======== Data lines

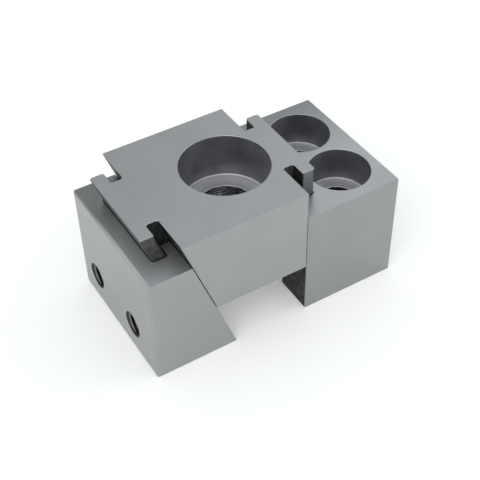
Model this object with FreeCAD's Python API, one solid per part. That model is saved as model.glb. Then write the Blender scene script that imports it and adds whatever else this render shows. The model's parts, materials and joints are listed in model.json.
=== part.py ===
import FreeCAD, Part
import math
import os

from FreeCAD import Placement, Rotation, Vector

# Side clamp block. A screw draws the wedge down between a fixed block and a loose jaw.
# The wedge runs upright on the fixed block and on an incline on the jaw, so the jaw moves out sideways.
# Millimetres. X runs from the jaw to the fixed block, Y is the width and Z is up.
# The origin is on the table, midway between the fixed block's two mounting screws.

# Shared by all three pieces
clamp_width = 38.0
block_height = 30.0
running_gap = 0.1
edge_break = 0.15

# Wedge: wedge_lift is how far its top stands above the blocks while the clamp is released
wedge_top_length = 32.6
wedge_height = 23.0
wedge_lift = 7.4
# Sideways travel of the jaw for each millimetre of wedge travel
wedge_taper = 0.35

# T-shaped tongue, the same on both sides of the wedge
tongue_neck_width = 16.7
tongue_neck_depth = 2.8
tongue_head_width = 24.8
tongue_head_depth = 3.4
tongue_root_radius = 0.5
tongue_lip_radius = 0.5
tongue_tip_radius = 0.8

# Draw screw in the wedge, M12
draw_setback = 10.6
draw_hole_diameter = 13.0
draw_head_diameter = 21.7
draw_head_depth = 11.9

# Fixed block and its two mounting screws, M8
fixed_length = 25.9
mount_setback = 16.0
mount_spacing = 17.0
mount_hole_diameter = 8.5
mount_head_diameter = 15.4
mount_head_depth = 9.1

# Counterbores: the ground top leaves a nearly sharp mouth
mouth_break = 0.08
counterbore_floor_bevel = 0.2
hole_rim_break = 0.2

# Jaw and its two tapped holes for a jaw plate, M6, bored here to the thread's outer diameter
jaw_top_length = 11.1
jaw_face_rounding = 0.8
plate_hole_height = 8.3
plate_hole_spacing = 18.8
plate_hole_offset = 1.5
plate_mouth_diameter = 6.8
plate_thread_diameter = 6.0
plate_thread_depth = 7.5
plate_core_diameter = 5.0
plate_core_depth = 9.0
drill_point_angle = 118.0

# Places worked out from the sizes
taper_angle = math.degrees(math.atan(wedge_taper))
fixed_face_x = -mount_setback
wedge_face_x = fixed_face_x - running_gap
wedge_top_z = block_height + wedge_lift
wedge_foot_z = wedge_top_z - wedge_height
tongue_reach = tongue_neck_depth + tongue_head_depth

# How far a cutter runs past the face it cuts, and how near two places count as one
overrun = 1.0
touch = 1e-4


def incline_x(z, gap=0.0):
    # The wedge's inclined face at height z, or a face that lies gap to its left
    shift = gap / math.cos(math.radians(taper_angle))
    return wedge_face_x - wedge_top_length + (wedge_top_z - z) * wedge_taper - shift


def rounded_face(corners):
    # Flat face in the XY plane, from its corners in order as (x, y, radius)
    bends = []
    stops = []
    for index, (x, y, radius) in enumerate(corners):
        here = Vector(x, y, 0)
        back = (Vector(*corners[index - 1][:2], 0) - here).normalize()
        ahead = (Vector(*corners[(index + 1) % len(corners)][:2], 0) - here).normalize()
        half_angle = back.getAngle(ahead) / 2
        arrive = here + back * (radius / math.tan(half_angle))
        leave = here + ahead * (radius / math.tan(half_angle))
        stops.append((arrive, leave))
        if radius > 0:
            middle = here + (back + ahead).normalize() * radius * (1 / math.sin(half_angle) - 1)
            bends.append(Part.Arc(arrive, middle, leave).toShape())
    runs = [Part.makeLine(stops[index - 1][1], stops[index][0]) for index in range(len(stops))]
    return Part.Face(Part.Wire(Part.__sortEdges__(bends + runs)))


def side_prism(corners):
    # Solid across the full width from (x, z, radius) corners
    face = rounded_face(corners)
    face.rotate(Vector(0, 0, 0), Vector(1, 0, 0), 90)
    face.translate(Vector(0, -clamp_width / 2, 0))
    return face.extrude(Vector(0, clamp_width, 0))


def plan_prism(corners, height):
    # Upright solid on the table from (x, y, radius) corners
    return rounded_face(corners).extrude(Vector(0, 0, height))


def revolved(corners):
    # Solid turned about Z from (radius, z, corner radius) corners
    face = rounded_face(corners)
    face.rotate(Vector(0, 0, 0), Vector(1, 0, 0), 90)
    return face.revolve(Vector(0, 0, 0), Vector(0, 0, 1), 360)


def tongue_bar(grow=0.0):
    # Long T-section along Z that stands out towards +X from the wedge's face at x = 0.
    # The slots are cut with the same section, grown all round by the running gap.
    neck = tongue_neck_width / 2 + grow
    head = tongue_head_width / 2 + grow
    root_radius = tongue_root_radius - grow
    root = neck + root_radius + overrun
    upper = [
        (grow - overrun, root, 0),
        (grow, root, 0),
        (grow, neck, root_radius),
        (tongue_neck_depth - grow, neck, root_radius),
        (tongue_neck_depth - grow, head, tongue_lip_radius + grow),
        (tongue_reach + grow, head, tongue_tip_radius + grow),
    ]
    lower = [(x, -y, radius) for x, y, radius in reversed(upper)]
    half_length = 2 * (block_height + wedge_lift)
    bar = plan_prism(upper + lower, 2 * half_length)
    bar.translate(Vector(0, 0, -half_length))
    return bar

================

§ The request
Each line from the top of the material above through the line with "mount_head_depth = 9.1" must be echoed exactly, and no other line.

§ Worked solution
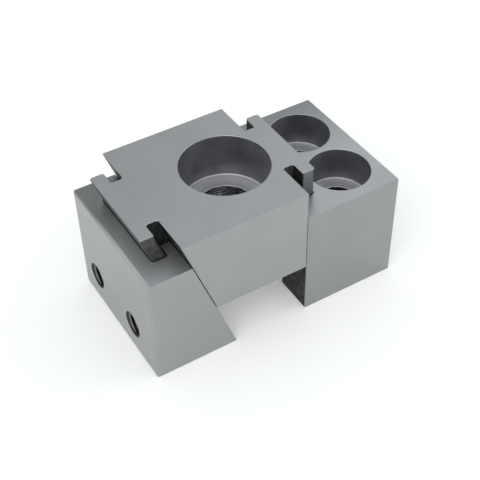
Model this object with FreeCAD's Python API, one solid per part. That model is saved as model.glb. Then write the Blender scene script that imports it and adds whatever else this render shows. The model's parts, materials and joints are listed in model.json.
=== part.py ===
import FreeCAD, Part
import math
import os

from FreeCAD import Placement, Rotation, Vector

# Side clamp block. A screw draws the wedge down between a fixed block and a loose jaw.
# The wedge runs upright on the fixed block and on an incline on the jaw, so the jaw moves out sideways.
# Millimetres. X runs from the jaw to the fixed block, Y is the width and Z is up.
# The origin is on the table, midway between the fixed block's two mounting screws.

# Shared by all three pieces
clamp_width = 38.0
block_height = 30.0
running_gap = 0.1
edge_break = 0.15

# Wedge: wedge_lift is how far its top stands above the blocks while the clamp is released
wedge_top_length = 32.6
wedge_height = 23.0
wedge_lift = 7.4
# Sideways travel of the jaw for each millimetre of wedge travel
wedge_taper = 0.35

# T-shaped tongue, the same on both sides of the wedge
tongue_neck_width = 16.7
tongue_neck_depth = 2.8
tongue_head_width = 24.8
tongue_head_depth = 3.4
tongue_root_radius = 0.5
tongue_lip_radius = 0.5
tongue_tip_radius = 0.8

# Draw screw in the wedge, M12
draw_setback = 10.6
draw_hole_diameter = 13.0
draw_head_diameter = 21.7
draw_head_depth = 11.9

# Fixed block and its two mounting screws, M8
fixed_length = 25.9
mount_setback = 16.0
mount_spacing = 17.0
mount_hole_diameter = 8.5
mount_head_diameter = 15.4
mount_head_depth = 9.1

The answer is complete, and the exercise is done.